5. Ryan Murphy brings Eyrich in on his ideas pretty early.
Arguably the best part of American Horror Story is that every season starts from scratch. Murphy builds every season from the ground up. What part does Eyrich play in the creative process? She explained, "It's always a challenge, and he always pushes me creatively. I've been with him since 1999, I've done most of his projects. First, we meet, and he tells me the premise of it and what his vision and overall tone of it is. I go away and I do my research and I do my tone boards for each character, and then we meet again. We go through every board and he says, 'Yes, but I was thinking this.' And I have my iPad with me and we'll quickly google it and narrow it down to something."
6. Freak Show's color palette changed dramatically.

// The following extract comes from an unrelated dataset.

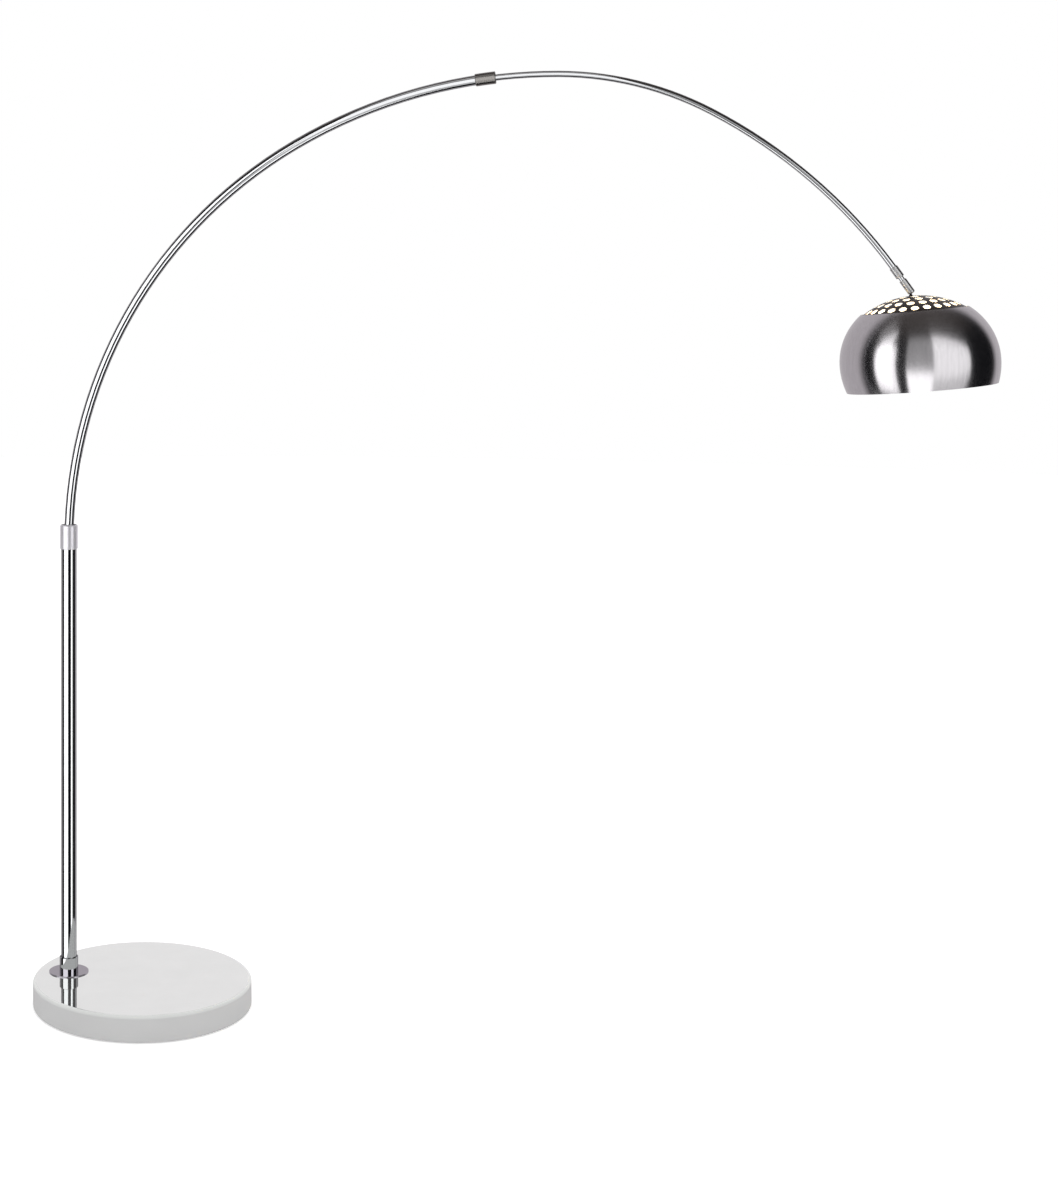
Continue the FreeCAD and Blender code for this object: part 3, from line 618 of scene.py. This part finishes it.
@dataclass
class Studio:
    """White ground, a dark room and soft lights whose edges the chrome mirrors.

    The camera sees plain white. A mirror sees a pale wall behind the lamp, a dark room on its other
    sides and a warm grey ceiling. Matt surfaces are lit evenly from all round.
    """

    camera_place: tuple[float, float, float] = (0.9762, -3.9473, 1.4527)
    camera_turn: float = 12.05
    lens: float = 59.105
    shift: tuple[float, float] = (0.26934, -0.25104)
    wall_way: tuple[float, float, float] = (-0.215, 0.977, 0.0)
    wall_edge: tuple[float, float] = (0.28, 0.5)
    ceiling_edge: tuple[float, float] = (0.55, 0.95)
    floor_r: float = 14.0
    floor_sides: int = 96

    def world(self) -> None:
        """Room seen by mirrors and by matt surfaces; the camera sees white."""
        world = bpy.data.worlds.new("studio")
        bpy.context.scene.world = world
        world.use_nodes = True
        tree = world.node_tree
        tree.nodes.clear()
        ray = add_node(tree, "ShaderNodeLightPath")
        split = add_node(tree, "ShaderNodeSeparateXYZ", {
            0: add_node(tree, "ShaderNodeTexCoord").outputs["Generated"]})
        facing = add_node(tree, "ShaderNodeVectorMath", {
            0: add_node(tree, "ShaderNodeTexCoord").outputs["Generated"], 1: self.wall_way},
            operation="DOT_PRODUCT")
        wall = add_node(tree, "ShaderNodeMapRange", {
            "Value": facing.outputs["Value"],
            "From Min": self.wall_edge[0], "From Max": self.wall_edge[1]})
        ceiling = add_node(tree, "ShaderNodeMapRange", {
            "Value": split.outputs["Z"],
            "From Min": self.ceiling_edge[0], "From Max": self.ceiling_edge[1]})
        room = add_node(tree, "ShaderNodeMix", {
            0: ceiling.outputs[0], 6: linear("#090A0E"), 7: linear("#45403D")}, data_type="RGBA")
        mirror = add_node(tree, "ShaderNodeMix", {
            0: wall.outputs[0], 6: room.outputs[2], 7: linear("#C9C5C8")}, data_type="RGBA")
        soft = add_node(tree, "ShaderNodeMix", {
            0: ray.outputs["Is Glossy Ray"], 6: linear("#FFFFFF"), 7: mirror.outputs[2]}, data_type="RGBA")
        seen = add_node(tree, "ShaderNodeMix", {
            0: ray.outputs["Is Camera Ray"], 6: soft.outputs[2], 7: linear("#FFFFFF")}, data_type="RGBA")
        sky = add_node(tree, "ShaderNodeBackground", {"Color": seen.outputs[2], "Strength": 1.0})
        add_node(tree, "ShaderNodeOutputWorld", {"Surface": sky.outputs[0]})

    def floor(self) -> None:
        """Pale round floor with a faint glow that hides its far edge. Mirrors don't see it."""
        sides = self.floor_sides
        turn = np.linspace(0, 2 * math.pi, sides, endpoint=False)
        ring = np.stack([np.cos(turn), np.sin(turn), np.zeros(sides)], axis=1) * self.floor_r
        points = np.concatenate([ring, [[0.0, 0.0, 0.0]]])
        step = np.arange(sides)
        faces = np.stack([step, (step + 1) % sides, np.full(sides, sides)], axis=1)
        material, _, shader = new_material("pale_floor")
        set_shader(shader, {"Base Color": linear("#FCFCFC"), "Roughness": 0.9, "Specular IOR Level": 0.0,
                            "Emission Color": linear("#FFFFFF"), "Emission Strength": 0.3})
        piece = new_piece("floor", points, faces, [material])
        piece.visible_glossy = False

    def camera(self) -> None:
        """Level camera, shifted down and sideways, about as high as the top of the perforated cap."""
        data = bpy.data.cameras.new("camera")
        data.sensor_width = 36.0
        data.lens = self.lens
        data.shift_x, data.shift_y = self.shift
        holder = bpy.data.objects.new("camera", data)
        holder.location = self.camera_place
        holder.rotation_euler = (math.radians(90), 0, math.radians(self.camera_turn))
        bpy.context.collection.objects.link(holder)
        bpy.context.scene.camera = holder

    def build(self) -> None:
        """Set up floor, room, lights and camera."""
        self.floor()
        self.world()
        for card in CARDS:
            card.build()
        self.camera()
        bpy.context.scene.view_settings.view_transform = "Standard"


def dress(finish: bpy.types.Material, *nodes: str) -> None:
    """Give CAD nodes a finish."""
    for name in nodes:
        node = frame["nodes"][name]
        for slot in node.material_slots:
            slot.material = finish
        LOG.info("dressed %s in %s", name, finish.name)


def main() -> None:
    """Dress the lamp, build its shell and set the studio."""
    logging.basicConfig(level=logging.INFO, format="%(message)s")
    joints = {j["name"]: j for j in frame["record"]["behaviour"]["joints"]}
    ball = tuple(joints["dome_tilt"]["pos_m"])
    arm_axis = tuple(joints["barrel_turn"]["axis"])
    up = (0.0, 0.0, 1.0)
    dome_axis = tuple(lean_basis(Dome.lean)[0].tolist())

    chrome = ChromePlate("chrome_plated_steel").build()
    dress(chrome, "pole_tube", "pole_socket", "lower_arc_tube", "upper_arc_tube", "neck_spigot")
    dress(ChromePlate("chrome_plated_flange", colour="#BDB9C1", edge="#FFFFFF", roughness=0.1).build(),
          "pole_flange")
    # One turned finish in three tones set by how each part is lit: the upright collar's pale grey is painted
    # light, the level collar's dark grey painted shade, the arm end's mid grey between.
    dress(TurnedSteel("satin_turned_aluminium_upright_painted_light", "#E9E7ED", up, roughness=0.42,
                      metallic=0.7).build(), "pole_collar")
    dress(TurnedSteel("satin_turned_steel_level_painted_shade", "#8E8B88", (0.993, 0.0, 0.115), roughness=0.3).build(),
          "arc_collar")
    dress(TurnedSteel("satin_turned_steel_arm_end", "#BDBDBE", arm_axis, roughness=0.34).build(),
          "arm_end_ferrule", "swivel_barrel")
    top_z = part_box("base_disc")[1].z
    dress(PolishedStone("lapped_white_stone", top_z).build(), "base_disc")
    dress(EnamelledCap("enamelled_bronze_cap_painted_glow", ball, 163.0 * MM, 1.0 * MM).build(), "vent_cap")
    dress(OpalGlow("lit_opal_glass").build(), "bulb_globe")
    dress(SmallPart("blackened_steel", "#26241F", 0.9, 0.35, 1.5).build(),
          "head_stem", "stem_nut", "pole_collar_screw", "arc_collar_screw")
    dress(SmallPart("zinc_plated_steel", "#A9ACB0", 1.0, 0.35, 2.0).build(),
          "base_cover", "pole_stud", "base_washer", "base_nut", "pole_foot_plug", "tail_snap_rings",
          "tilt_pin", "cap_washer", "cap_nut", "bulb_screw_cap")
    dress(SmallPart("turned_brass", "#C9A25A", 1.0, 0.3, 1.2).build(), "lampholder_contact", "spigot_nut")
    dress(SmallPart("moulded_black_phenolic", "#141312", 0.0, 0.42, 0.8).build(), "terminal_block")
    # The lampholder's cap and shell carry a painted glow standing for the bulb's light falling on them.
    dress(SmallPart("moulded_white_urea_painted_glow", "#FFF4DE", 0.0, 0.42, 0.8, glow=0.75).build(),
          "lampholder_cap", "lampholder_shell")
    dress(SmallPart("bisque_ceramic", "#E6E0D4", 0.0, 0.6, 1.0).build(), "lampholder_core")
    dress(SmallPart("machined_nylon", "#E4E1D8", 0.0, 0.5, 1.0).build(),
          "pole_guide_bush", "mast_guide", "arc_guide_bush", "arc_tail_guide")
    dress(SmallPart("moulded_rubber", "#1C1B1B", 0.0, 0.7, 0.7).build(), "cord_gland", "dome_rest_ring")
    dress(SmallPart("pressed_felt", "#2A2A2C", 0.0, 0.95, 1.4, bump=0.6, drift=0.35).build(), "base_pad")
    dress(SmallPart("wire_sheath", "#17171A", 0.0, 0.45, 1.0).build(),
          "pole_wire", "lower_arc_wire", "upper_arc_wire")

    shell = Dome(ball).build({
        Side.OUTSIDE: SpunSteel("spun_polished_steel", dome_axis, ball).build(),
        Side.INSIDE: Enamel("white_enamel").build()})
    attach(shell, "dome")
    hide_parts("dome_shade")
    LOG.info("built %s", shell.name)
    Studio().build()


if __name__ == "__main__":
    main()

One thing we've noticed about the new season is all the vibrant colors. It's strange, given the fact that major themes of the season include the decay and downfall of the carnival culture. We asked Eyrich what she's pulling from, and she explained that things started out differently. "Faded glamour. At one time, Elsa Mars had this great freak show carnival, and now it's a dying art. It's a dying breed. They're out of money, and they're being thrown off the land. We wanted to do very kind of dust bowl style, neutral tones. Then we started doing the fittings and found out we're shooting it here [in New Orleans]. A lot of it would be outside with the green grass, and all the colorful buildings and characters down here, so we decided to shift into a very colorful, like technicolor. Like the old movies of the '50s. We started watching those and it was so much more interesting to watch with splashes of polka dots and stripes and shiny golds and greens. I'm really glad we changed it because it's much more interesting on screen."